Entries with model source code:
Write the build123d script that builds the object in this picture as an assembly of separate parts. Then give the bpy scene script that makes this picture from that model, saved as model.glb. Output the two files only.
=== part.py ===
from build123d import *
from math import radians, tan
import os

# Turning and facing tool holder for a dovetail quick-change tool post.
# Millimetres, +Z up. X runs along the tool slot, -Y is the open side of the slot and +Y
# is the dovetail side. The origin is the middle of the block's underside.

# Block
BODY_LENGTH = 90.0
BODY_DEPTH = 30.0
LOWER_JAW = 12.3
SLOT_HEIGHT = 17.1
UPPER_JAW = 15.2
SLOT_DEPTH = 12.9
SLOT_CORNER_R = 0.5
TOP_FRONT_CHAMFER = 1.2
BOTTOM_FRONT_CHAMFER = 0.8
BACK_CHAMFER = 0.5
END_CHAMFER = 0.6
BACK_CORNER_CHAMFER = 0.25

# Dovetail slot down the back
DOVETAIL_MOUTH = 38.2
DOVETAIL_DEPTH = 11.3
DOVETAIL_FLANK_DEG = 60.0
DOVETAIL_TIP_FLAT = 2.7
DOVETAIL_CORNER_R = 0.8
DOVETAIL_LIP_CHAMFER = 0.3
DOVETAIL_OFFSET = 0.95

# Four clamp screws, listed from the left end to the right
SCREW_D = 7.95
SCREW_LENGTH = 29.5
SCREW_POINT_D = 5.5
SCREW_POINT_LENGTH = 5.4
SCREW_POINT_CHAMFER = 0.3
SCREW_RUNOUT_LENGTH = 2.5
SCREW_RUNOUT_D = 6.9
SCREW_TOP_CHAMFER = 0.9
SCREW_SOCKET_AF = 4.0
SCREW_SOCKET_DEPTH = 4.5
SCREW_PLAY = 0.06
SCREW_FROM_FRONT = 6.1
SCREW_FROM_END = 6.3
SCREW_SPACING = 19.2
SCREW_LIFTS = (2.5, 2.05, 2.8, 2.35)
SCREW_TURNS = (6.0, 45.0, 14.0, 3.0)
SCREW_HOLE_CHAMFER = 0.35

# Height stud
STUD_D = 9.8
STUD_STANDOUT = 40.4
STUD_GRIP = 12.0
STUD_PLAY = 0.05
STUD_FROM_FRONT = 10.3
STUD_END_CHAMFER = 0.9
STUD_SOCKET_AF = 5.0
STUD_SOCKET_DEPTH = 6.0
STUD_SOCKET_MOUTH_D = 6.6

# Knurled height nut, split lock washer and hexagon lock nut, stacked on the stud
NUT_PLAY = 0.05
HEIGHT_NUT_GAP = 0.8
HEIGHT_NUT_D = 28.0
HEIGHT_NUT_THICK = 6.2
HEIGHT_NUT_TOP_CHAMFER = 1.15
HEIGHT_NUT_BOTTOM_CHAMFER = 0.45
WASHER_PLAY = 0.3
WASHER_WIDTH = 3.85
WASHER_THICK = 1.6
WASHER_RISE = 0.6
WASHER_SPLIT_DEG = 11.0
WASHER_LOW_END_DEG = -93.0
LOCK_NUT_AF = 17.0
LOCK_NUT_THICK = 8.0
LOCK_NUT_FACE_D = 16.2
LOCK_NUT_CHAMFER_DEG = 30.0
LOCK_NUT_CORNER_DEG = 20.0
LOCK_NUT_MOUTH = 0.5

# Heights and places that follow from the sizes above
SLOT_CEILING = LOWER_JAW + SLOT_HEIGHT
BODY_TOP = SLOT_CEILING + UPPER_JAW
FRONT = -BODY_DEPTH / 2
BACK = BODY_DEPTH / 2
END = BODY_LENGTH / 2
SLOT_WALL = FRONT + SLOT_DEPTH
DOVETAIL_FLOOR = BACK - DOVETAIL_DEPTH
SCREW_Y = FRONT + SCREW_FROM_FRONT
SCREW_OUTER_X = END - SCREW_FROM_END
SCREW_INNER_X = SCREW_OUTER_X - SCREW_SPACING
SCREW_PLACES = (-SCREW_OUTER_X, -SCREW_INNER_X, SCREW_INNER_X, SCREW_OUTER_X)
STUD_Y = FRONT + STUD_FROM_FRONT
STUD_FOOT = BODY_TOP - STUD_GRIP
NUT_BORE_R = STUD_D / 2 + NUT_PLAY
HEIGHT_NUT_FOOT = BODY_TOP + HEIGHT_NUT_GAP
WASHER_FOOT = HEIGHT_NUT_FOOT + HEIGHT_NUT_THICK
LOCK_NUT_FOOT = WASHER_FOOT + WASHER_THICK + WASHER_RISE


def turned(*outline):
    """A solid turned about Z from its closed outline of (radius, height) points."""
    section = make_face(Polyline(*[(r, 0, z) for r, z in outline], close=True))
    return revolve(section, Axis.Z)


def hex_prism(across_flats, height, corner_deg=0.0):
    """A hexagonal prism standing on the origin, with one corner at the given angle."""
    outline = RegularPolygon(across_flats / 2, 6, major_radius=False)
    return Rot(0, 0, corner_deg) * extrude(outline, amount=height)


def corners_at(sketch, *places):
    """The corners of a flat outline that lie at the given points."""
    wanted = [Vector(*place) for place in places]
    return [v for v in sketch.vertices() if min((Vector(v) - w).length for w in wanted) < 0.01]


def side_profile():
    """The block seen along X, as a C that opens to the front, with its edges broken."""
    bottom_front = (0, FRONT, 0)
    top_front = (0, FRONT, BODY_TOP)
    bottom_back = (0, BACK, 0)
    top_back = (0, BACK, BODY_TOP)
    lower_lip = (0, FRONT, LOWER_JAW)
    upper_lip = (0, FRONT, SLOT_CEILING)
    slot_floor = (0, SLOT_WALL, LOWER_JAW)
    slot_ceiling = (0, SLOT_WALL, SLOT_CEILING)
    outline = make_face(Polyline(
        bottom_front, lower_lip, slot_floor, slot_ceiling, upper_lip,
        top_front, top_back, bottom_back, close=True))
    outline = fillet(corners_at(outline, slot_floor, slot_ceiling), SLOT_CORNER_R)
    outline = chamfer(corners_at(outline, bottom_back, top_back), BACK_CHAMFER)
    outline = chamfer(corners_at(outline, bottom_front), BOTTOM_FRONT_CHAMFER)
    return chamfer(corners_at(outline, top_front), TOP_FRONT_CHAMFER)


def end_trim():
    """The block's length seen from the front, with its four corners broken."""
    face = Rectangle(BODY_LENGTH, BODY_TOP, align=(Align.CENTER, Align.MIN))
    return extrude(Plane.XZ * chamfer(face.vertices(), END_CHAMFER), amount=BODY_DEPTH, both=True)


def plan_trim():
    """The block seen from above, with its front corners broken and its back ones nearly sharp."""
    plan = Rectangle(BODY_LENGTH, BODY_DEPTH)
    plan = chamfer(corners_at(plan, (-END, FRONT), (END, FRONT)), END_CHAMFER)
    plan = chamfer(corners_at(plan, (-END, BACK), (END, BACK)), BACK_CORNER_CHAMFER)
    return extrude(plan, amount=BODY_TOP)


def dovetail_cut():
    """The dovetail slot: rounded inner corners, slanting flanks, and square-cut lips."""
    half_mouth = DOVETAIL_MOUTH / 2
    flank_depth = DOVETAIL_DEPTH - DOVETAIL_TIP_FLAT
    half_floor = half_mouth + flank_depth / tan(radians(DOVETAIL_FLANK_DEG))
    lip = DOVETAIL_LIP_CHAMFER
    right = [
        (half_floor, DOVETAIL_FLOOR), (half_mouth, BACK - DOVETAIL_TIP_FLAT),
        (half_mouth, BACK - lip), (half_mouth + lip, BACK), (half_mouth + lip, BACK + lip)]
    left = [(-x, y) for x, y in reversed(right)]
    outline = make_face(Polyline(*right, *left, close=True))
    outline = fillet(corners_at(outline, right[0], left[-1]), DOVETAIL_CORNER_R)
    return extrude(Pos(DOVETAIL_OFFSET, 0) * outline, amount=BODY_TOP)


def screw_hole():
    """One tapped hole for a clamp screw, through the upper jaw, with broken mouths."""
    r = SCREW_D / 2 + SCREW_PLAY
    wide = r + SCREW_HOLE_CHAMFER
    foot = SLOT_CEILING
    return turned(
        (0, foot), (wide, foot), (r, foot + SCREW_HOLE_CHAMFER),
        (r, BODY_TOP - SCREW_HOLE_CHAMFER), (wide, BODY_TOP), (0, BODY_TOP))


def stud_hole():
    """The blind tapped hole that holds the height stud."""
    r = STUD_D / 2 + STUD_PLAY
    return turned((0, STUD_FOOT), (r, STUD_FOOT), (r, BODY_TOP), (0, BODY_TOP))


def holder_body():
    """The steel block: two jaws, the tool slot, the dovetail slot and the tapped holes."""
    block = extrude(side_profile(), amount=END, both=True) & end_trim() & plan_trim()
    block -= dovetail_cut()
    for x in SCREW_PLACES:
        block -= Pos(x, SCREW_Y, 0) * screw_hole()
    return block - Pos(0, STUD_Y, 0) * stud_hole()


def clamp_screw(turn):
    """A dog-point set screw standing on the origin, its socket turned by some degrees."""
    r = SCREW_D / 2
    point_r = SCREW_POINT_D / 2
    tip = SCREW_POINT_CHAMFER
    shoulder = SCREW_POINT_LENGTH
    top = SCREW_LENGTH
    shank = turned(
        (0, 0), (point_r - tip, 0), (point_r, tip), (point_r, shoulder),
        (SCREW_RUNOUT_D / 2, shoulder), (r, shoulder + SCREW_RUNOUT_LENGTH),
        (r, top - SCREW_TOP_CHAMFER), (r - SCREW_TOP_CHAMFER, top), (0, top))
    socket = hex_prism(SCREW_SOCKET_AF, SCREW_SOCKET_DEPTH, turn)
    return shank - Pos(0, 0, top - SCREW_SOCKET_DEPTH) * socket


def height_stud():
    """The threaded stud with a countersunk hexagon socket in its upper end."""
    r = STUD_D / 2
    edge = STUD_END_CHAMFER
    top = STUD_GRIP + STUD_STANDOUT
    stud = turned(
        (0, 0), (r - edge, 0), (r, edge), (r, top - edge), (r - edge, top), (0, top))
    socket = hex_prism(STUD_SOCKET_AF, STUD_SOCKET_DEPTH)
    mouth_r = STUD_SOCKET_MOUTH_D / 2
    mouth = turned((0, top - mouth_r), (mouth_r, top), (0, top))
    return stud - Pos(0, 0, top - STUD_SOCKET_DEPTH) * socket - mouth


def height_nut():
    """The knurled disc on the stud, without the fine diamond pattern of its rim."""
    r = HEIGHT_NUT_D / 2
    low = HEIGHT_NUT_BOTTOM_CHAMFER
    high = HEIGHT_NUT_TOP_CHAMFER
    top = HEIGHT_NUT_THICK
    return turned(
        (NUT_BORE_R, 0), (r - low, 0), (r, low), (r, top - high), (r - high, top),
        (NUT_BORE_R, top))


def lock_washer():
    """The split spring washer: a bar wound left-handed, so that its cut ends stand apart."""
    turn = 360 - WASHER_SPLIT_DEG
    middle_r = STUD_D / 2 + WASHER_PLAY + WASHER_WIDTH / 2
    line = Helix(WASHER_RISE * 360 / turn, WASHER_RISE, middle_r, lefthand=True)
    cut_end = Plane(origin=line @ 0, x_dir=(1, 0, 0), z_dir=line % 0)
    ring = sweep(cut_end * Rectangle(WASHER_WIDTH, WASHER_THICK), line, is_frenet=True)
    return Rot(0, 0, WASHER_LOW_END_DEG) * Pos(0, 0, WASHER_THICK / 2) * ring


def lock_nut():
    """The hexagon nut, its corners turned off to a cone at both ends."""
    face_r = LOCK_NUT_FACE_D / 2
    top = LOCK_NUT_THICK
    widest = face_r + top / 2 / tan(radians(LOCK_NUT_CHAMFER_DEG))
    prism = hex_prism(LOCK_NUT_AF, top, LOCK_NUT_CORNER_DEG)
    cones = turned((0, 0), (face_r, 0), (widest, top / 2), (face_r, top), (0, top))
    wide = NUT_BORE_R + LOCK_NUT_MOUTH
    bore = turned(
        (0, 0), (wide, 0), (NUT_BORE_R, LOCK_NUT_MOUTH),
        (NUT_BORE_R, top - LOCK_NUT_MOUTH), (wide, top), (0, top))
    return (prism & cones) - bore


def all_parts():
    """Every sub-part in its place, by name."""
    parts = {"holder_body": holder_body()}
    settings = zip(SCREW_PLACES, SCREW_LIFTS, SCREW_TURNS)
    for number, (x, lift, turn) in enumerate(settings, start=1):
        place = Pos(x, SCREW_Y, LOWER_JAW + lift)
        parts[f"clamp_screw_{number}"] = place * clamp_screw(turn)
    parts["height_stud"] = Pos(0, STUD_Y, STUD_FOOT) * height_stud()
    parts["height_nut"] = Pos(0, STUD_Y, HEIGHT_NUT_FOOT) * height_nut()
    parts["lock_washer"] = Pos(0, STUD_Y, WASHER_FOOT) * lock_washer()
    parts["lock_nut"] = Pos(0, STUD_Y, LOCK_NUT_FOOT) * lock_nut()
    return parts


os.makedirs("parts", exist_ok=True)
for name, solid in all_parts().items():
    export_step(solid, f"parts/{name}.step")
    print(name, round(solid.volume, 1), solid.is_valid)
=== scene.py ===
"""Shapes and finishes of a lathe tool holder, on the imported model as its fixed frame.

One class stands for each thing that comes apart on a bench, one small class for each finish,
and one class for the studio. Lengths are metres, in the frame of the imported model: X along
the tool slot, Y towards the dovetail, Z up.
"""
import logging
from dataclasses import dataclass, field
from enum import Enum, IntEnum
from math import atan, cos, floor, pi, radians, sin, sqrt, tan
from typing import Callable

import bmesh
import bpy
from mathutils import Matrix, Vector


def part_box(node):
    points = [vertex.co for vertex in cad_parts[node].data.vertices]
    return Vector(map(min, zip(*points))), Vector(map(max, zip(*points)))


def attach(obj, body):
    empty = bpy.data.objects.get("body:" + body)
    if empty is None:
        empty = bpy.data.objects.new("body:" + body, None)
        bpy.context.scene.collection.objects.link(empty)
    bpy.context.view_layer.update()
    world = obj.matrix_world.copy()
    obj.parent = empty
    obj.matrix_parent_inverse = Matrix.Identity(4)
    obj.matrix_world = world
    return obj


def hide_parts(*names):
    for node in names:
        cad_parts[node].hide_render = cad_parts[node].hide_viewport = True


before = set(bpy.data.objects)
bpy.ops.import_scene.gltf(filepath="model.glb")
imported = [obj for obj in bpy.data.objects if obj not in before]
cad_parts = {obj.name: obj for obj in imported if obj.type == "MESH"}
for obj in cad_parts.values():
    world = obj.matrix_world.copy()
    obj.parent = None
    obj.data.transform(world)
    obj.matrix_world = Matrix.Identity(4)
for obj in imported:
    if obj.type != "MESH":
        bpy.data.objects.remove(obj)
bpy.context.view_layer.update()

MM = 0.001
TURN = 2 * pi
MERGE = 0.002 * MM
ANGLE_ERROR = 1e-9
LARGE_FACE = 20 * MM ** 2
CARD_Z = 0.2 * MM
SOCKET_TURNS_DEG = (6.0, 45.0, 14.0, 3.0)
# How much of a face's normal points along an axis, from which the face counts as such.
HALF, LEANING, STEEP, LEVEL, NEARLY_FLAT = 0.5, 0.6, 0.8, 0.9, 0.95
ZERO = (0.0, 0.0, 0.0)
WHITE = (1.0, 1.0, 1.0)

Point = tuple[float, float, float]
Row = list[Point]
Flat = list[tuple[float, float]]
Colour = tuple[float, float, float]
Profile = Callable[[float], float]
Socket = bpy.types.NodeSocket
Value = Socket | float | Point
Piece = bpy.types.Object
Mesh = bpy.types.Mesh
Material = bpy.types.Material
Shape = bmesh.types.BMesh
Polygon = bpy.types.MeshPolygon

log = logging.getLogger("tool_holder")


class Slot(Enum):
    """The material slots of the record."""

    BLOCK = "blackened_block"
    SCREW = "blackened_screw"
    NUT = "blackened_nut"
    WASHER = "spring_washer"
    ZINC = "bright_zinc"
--
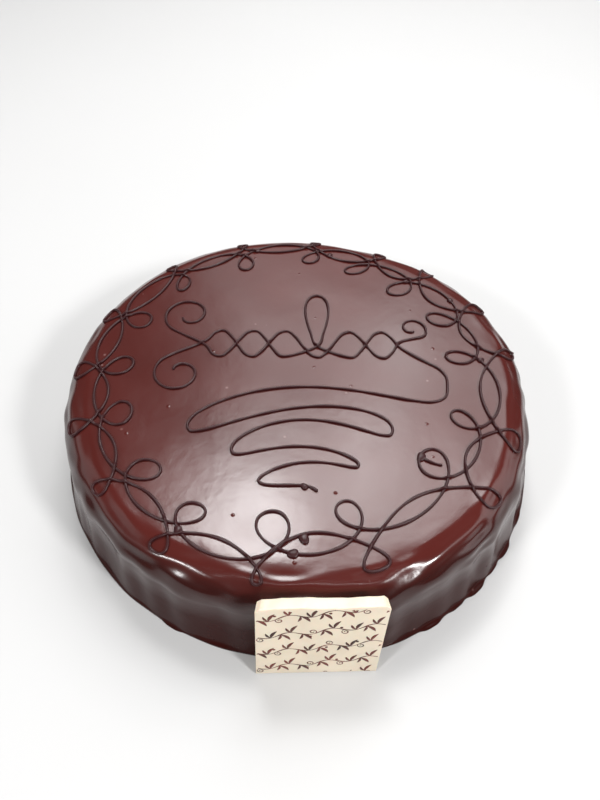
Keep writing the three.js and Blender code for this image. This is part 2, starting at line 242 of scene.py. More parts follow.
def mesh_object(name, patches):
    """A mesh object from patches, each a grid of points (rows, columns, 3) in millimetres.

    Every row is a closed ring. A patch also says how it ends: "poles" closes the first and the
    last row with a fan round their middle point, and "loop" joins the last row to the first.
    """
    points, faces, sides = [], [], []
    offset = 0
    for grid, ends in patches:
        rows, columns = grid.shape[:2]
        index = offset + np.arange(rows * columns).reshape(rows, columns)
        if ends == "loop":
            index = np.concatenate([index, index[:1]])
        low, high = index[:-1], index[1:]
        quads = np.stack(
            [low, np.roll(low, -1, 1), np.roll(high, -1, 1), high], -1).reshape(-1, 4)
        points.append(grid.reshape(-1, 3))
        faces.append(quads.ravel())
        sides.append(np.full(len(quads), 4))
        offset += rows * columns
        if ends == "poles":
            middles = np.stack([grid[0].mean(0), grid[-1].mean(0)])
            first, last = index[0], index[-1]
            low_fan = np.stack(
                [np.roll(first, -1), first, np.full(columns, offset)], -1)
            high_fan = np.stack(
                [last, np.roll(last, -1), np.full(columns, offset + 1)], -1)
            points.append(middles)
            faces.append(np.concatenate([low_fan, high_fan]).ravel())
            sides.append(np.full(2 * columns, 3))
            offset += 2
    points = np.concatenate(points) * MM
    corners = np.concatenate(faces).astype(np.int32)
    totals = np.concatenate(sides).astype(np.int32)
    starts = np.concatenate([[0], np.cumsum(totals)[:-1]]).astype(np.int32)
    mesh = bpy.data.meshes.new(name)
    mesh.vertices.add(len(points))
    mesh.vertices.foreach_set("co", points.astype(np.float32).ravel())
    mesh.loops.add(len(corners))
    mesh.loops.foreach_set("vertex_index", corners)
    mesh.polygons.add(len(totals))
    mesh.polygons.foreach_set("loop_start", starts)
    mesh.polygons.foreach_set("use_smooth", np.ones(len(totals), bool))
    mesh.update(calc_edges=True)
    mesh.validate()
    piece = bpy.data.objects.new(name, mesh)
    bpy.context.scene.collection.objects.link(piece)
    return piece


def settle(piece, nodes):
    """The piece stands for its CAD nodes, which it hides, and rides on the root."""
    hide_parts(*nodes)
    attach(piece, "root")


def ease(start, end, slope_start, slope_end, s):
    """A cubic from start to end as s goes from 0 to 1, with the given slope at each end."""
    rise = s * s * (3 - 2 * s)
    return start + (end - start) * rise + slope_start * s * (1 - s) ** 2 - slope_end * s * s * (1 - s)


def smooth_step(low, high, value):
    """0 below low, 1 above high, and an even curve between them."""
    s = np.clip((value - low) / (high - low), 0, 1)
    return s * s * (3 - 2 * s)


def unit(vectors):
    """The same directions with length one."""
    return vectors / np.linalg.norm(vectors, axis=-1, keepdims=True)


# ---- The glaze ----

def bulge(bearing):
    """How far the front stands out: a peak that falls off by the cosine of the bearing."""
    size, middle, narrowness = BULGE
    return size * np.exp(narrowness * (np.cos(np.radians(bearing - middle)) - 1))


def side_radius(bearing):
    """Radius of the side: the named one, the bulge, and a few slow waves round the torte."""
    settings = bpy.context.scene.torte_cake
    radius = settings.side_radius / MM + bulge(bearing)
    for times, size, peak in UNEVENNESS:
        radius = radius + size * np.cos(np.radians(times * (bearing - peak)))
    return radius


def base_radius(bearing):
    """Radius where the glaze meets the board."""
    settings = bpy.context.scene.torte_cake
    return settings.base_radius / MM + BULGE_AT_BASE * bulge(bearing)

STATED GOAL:
Print exactly the run of lines that starts at the line with "HEIGHT_NUT_FOOT) * height_nut()" and ends at the line with "its fixed frame.". Leave out every other line.

OUTPUT:
    parts["height_nut"] = Pos(0, STUD_Y, HEIGHT_NUT_FOOT) * height_nut()
    parts["lock_washer"] = Pos(0, STUD_Y, WASHER_FOOT) * lock_washer()
    parts["lock_nut"] = Pos(0, STUD_Y, LOCK_NUT_FOOT) * lock_nut()
    return parts


os.makedirs("parts", exist_ok=True)
for name, solid in all_parts().items():
    export_step(solid, f"parts/{name}.step")
    print(name, round(solid.volume, 1), solid.is_valid)
=== scene.py ===
"""Shapes and finishes of a lathe tool holder, on the imported model as its fixed frame.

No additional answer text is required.